Please suggest good pipeline architecture

Hi. Could you please suggest the good code architecture to solve my task.
I am new in Ray, but have large overall experience, so I mostly need direction than specific code example, but code will be welcomed too

How severe does this issue affect your experience of using Ray?

  • None: Just asking a question out of curiosity

Description of task
I have 1 TB of gzipped jsons(jfyi: it is actually jaeger traces), splitted by groups of gzip files 7-10Gb in size. Each few hours next 5 files is produced.

I need to parse all of this and put to parquet files, with some preprocessing. the files in one group of 5 files should be processed all together, because data sharded between them.

Parsing should be streamed to be able to run directly on backup node(it is not so weak, 20 cpus and 128Gb is there, but there is no way everything could be loaded in memory)

Naive approach
If I try directly parse json, each file will be processed in only one thread, you know, it is very slow.

Better approach
My approach is the following: I do the gzip reader which works in one thread, which simple cuts gzip file to chunks approximately 512Mb in size. Unpacking gzip in one thread is reasonable fast, and this chunks could be parsed/processed/saved in parallel.

def load_bin_stream(epoch, filename, chunk=512**3):

    rest=b''

    with GzipFile(filename,"r") as f:

        while True:
            buffer = f.read(chunk)

            if not buffer:
                break

            afternewline = buffer.rfind(b'\n')
            afternewline += 1

            retval = pd.DataFrame({'epoch':int,'filename':[filename],'pos':[f.tell()], 'size':[os.fstat(f.fileno()).st_size], 'data':[rest + buffer[:afternewline]] })
            yield ray.data.from_pandas(retval, epoch=epoch)
            rest = buffer[afternewline:]

        if len(rest)!=0:
            retval = pd.DataFrame({'epoch':int,'filename':[filename],'pos':[f.tell()], 'size':[os.fstat(f.fileno()).st_size], 'data':[rest] })
            yield ray.data.from_pandas(retval, epoch=epoch)
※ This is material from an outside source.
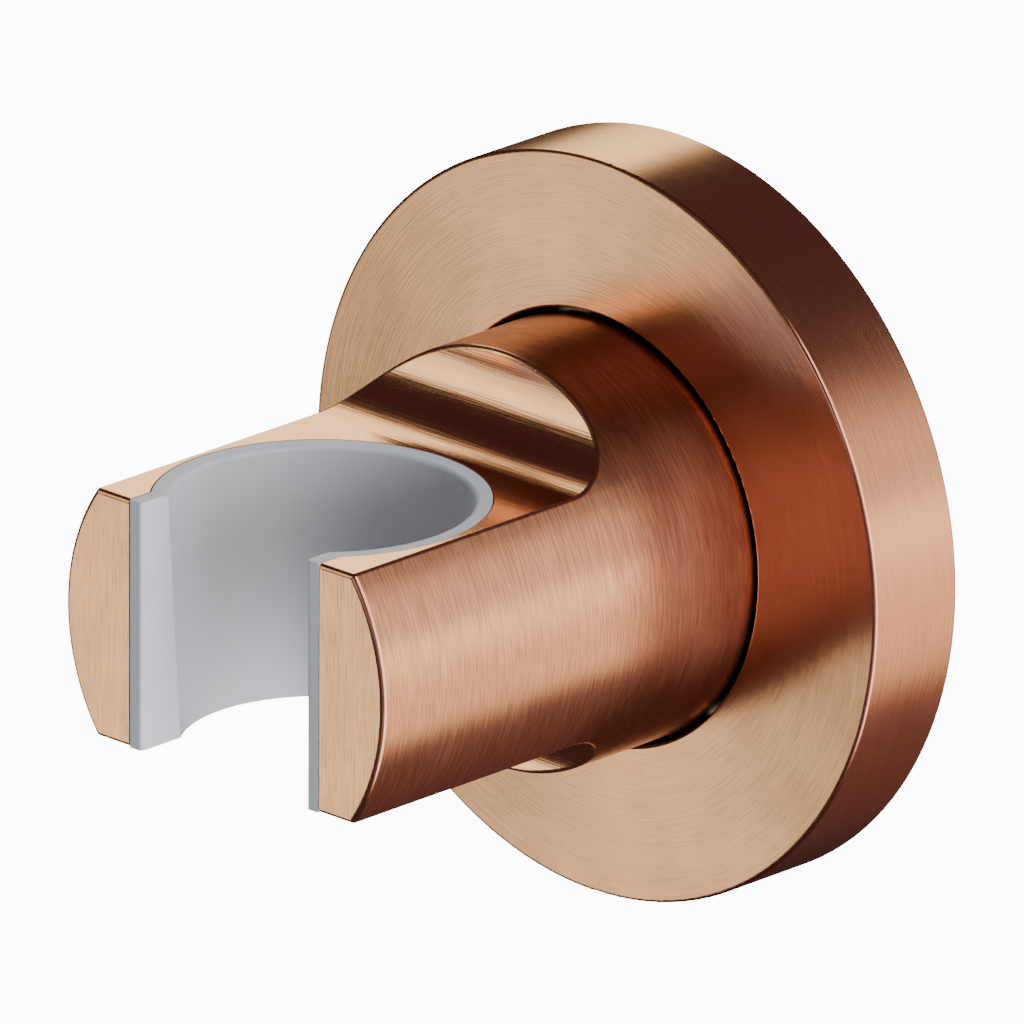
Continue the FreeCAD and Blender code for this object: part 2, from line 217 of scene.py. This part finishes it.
def lined_metal(name, colour, grain, way=None, painted_shade_from=None, rounded=False):
    """Metal with fine lines, which run round the arm's axis or along a way, and with painted shade, a dark
    colour, behind the plane y = painted_shade_from, in mm.

    The grain gives the eye fine lines, and it spreads each reflection across itself. The real lines
    are a few hundredths of a millimetre apart, and these are drawn coarser, so that they show.
    """
    line, streak, depth, contrast, roughness, spread = grain
    made, tree, output = new_material(name)
    place = in_mm(tree)
    if way is None:
        pattern, along = turned_grain(tree, place, streak, line)
    else:
        pattern, along = straight_grain(tree, place, streak, line, way)
    lines = add(tree, "ShaderNodeTexNoise", {"Vector": pattern, "Scale": 1, "Detail": 1}).outputs["Fac"]
    broad = add(
        tree, "ShaderNodeTexNoise", {"Vector": pattern, "Scale": BROAD_DENSITY, "Detail": 1}
    ).outputs["Fac"]
    both = add(tree, "ShaderNodeMix", {0: BROAD_SHARE, 2: lines, 3: broad}, data_type="FLOAT").outputs[0]
    cloud = add(
        tree, "ShaderNodeTexNoise", {"Vector": place, "Scale": CLOUD_DENSITY, "Detail": 1}
    ).outputs["Fac"]
    rough = add(
        tree,
        "ShaderNodeMapRange",
        {
            0: cloud,
            "From Min": CLOUD_LOW,
            "From Max": CLOUD_HIGH,
            "To Min": roughness * (1 - CLOUD_EFFECT),
            "To Max": roughness * (1 + CLOUD_EFFECT),
        },
    ).outputs[0]
    light = times(colour, 1 + contrast / 2)
    deep = times(colour, 1 - contrast / 2)
    shade = add(
        tree, "ShaderNodeMapRange", {0: both, "From Min": LINES_LOW, "From Max": LINES_HIGH}
    ).outputs[0]
    shade = add(tree, "ShaderNodeMix", {0: shade, 6: deep, 7: light}, data_type="RGBA").outputs[2]
    if painted_shade_from is not None:
        back = add(tree, "ShaderNodeSeparateXYZ", {0: place}).outputs["Y"]
        inside = add(
            tree, "ShaderNodeMapRange", {0: back, "From Min": painted_shade_from, "From Max": painted_shade_from + PAINTED_SHADE_BORDER}
        ).outputs[0]
        # Painted shade: the finish's colour cut to a small share, standing in for the shadow in the gap
        # round the arm
        painted_dark = times(colour, PAINTED_SHADE_SHARE)
        shade = add(tree, "ShaderNodeMix", {0: inside, 6: shade, 7: painted_dark}, data_type="RGBA").outputs[2]
    relief = add(tree, "ShaderNodeBump", {"Strength": 1.0, "Distance": depth * MM, "Height": both})
    if rounded:
        tree.links.new(edge_normal(tree, place), relief.inputs["Normal"])
    tangent = add(
        tree, "ShaderNodeVectorTransform", {0: along}, vector_type="VECTOR",
        convert_from="OBJECT", convert_to="WORLD",
    ).outputs[0]
    metal = add(
        tree,
        "ShaderNodeBsdfPrincipled",
        {
            "Base Color": shade,
            "Metallic": 1.0,
            "Roughness": rough,
            "Anisotropic": spread,
            "Anisotropic Rotation": QUARTER_TURN,
            "Normal": relief.outputs[0],
            "Tangent": tangent,
        },
    )
    tree.links.new(metal.outputs[0], output.inputs["Surface"])
    return made


def brushed_copper(kind, way=None, painted_shade_from=None, rounded=False):
    """Brass, brushed and coated in copper: a warm, satin metal with dark reds in its reflections."""
    look = bpy.context.scene.holder_finish
    values = getattr(look, kind)
    return lined_metal("brushed_copper_" + kind, look.copper, values, way, painted_shade_from, rounded)


def soft_material(name, colour, roughness, ior, grain, depth, mottle):
    """Plastic or rubber with a fine moulded texture: grain and depth are in millimetres, and mottle is
    how far its colour varies."""
    made, tree, output = new_material(name)
    place = in_mm(tree)
    fine = add(
        tree, "ShaderNodeTexNoise", {"Vector": place, "Scale": 1 / grain, "Detail": 1}
    ).outputs["Fac"]
    broad = add(
        tree, "ShaderNodeTexNoise", {"Vector": place, "Scale": MOTTLE_DENSITY / grain, "Detail": 1}
    ).outputs["Fac"]
    deep, light = times(colour, 1 - mottle), times(colour, 1)
    shade = add(tree, "ShaderNodeMix", {0: broad, 6: deep, 7: light}, data_type="RGBA").outputs[2]
    rough = add(
        tree,
        "ShaderNodeMapRange",
        {0: broad, "To Min": roughness * (1 - MOTTLE_EFFECT), "To Max": roughness * (1 + MOTTLE_EFFECT)},
    ).outputs[0]
    relief = add(
        tree, "ShaderNodeBump", {"Strength": 1.0, "Distance": depth * MM, "Height": fine}
    ).outputs[0]
    body = add(
        tree,
        "ShaderNodeBsdfPrincipled",
        {"Base Color": shade, "Roughness": rough, "IOR": ior, "Normal": relief},
    )
    tree.links.new(body.outputs[0], output.inputs["Surface"])
    return made


def liner_plastic():
    """Acetal, injection moulded with a fine satin texture: soft broad highlights, no lines."""
    colour = bpy.context.scene.holder_finish.liner
    return soft_material(
        "satin_acetal", colour, roughness=0.4, ior=1.48, grain=0.16, depth=0.002, mottle=0.03
    )


def grain(where, line, streak, depth, contrast, roughness, spread):
    """Property with the six values of one surface's brushed lines."""
    return FloatVectorProperty(
        name=where,
        description=(
            "Brushed lines: spacing, length and depth in mm, how far light and dark lines differ, "
            "roughness, and how far the grain spreads a reflection"
        ),
        size=6, default=(line, streak, depth, contrast, roughness, spread), min=0.0, precision=3,
    )


class HolderStage(bpy.types.PropertyGroup):
    """Where the camera stands, and the floor and backdrop that it sees."""

    azimuth: FloatProperty(
        name="Azimuth", description="How far the camera stands round to the right",
        default=math.radians(44.08), subtype="ANGLE",
    )
    elevation: FloatProperty(
        name="Elevation", description="How high the camera stands",
        default=math.radians(19.99), subtype="ANGLE",
    )
    roll: FloatProperty(
        name="Roll", description="How far the camera is turned to the left about its view",
        default=math.radians(0.28), subtype="ANGLE",
    )
    distance: FloatProperty(
        name="Distance", description="From the wall behind the holder to the camera",
        default=2.317, min=0, unit="LENGTH",
    )
    aside: FloatProperty(
        name="Aside", description="How far the camera is moved to the left, across its view",
        default=12.60 * MM, unit="LENGTH",
    )
    down: FloatProperty(
        name="Down", description="How far the camera is moved down, across its view",
        default=1.10 * MM, unit="LENGTH",
    )
    lens: FloatProperty(name="Lens", description="Focal length", default=1053.4, min=1, unit="CAMERA")
    floor: FloatProperty(
        name="Floor", description="Height of the floor", default=-0.25, unit="LENGTH",
    )
    white: FloatProperty(
        name="White", description="How bright the camera sees the floor and the backdrop",
        default=12.0, min=0,
    )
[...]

and now I could process one file by following way:

pipeline = ray.data.DatasetPipeline.from_iterable([ (lambda:x) for x in load_bin_stream(epoch, filename, chunk=512**3) ])
pipeline

The problems with design occurs when we remember we need to parse 5 files:

pipe1 = ray.data.DatasetPipeline.from_iterable([ (lambda:x) for x in load_bin_stream(1, filename1, chunk=512**3) ])
pipe2 = ray.data.DatasetPipeline.from_iterable([ (lambda:x) for x in load_bin_stream(1, filename2, chunk=512**3) ])
pipe3 = ray.data.DatasetPipeline.from_iterable([ (lambda:x) for x in load_bin_stream(1, filename2, chunk=512**3) ])
pipe4 = ray.data.DatasetPipeline.from_iterable([ (lambda:x) for x in load_bin_stream(1, filename2, chunk=512**3) ])
pipe5 = ray.data.DatasetPipeline.from_iterable([ (lambda:x) for x in load_bin_stream(1, filename2, chunk=512**3) ])

On 1st look we have two problems.

  1. We have ray.data.DatasetPipeline.split but we don’t have ray.data.DatasetPipeline.join. How it could be implemented?

  2. actually all this 5 pipelined are made from iterators which works in main thread, it will be one after another i.e. slow. I.e. probably they should be run as remotes. But I noticed there is impossible to return pipeline from remote since it is not serializable.

Probable good approach
Looks like I need to see in the direction of ray.util.Queue, i.e. start 5 remotes, unpack binary there, then parse json/postprocess in for exsample 20 workers.
I probably could do working solution, but my question is - how this problem is better solved in ray design? I.e. I’ve found zero example of people using Queue and DatasetPipeline, i.e. may be I doing something wrong.

Who could recommend the best way in ray architecture?

We don’t have join API yet but it gets brought up a few times by external users.

I think the closest example we had that is similar to your workload is https://sourcegraph.com/github.com/ray-project/ray/-/blob/release/nightly_tests/dataset/pipelined_training.py?L221 that we have a Windower that dynamically group file splits for downstream consumer (Trainer in this example).

But I think overall your workload might be better off written with just plain ray tasks/actors with a queue to handle file streaming as you mentioned; Ray Dataset focuses more on the preprocessing + ingest after all data is loaded by dataset to facilitate downstream consumer, which is more about what happens after you wrote all parquet files rather than how to produce them from gzip files.

Let me know if there’s anything not clear or you think there’s more context we need to know to help you better – I can loop in folks from Ray Dataset team if needed.